2) Should penalties for infringement in the form of streaming be harmonized with penalties for downloads? This too is certainly worth considering. As streaming has become more popular as a legitimate source of delivery, illegitimate unlicensed competition has taken off as well. Bitkower of the DOJ did a good job of describing how such a change could be narrowly tailored to solve the imbalance in the current law without creating unintented problems.

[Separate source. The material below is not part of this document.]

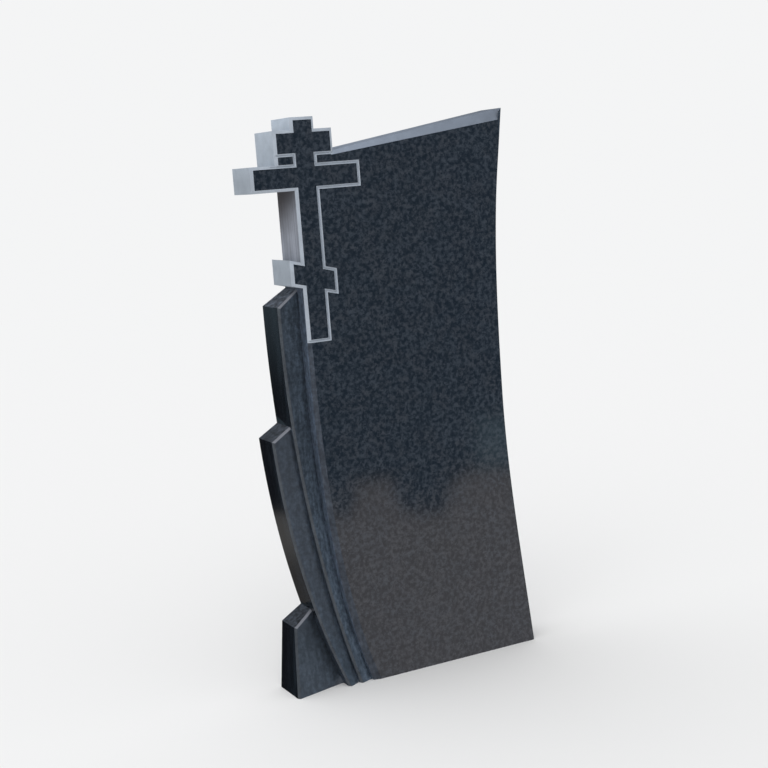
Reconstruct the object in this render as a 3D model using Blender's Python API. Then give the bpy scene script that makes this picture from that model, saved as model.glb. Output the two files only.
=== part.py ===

3) Should a small claims process be set up to address copyright infringement claims of a lower dollar amount? This definitely seems like it could be a good idea, but of course, the devil is in the details. One of the challenges with a small claims court noted by Wolff: “being voluntary, there’d have to be teeth.” Wolff noted the possibility of a wealthy infringer refusing to take part in the process, and assuming a plaintiff would have to take the case to federal court to obtain recourse, and for incentives that would encourage participation. Remember that independent musicians have been on both sides of copyright infringement suits; a system that would offer remedies currently not available to those who can’t afford expensive litigitation while treating all parties fairly regardless of their size would certainly be a positive step. Rep. Doug Collins (R-GA) even suggested that a small claims pilot program, potentially just for music-related infringement, could be a way to test the concept.
This congressional session has wrapped up and many members of congress are out now out on the campaign trail, but with all of these hearings behind us (check out the full list here), the committee has laid out a broad range of specific areas where future action could be taken. The groundwork has been laid for some potentially exciting legislative debates to come. We’ll keep you posted.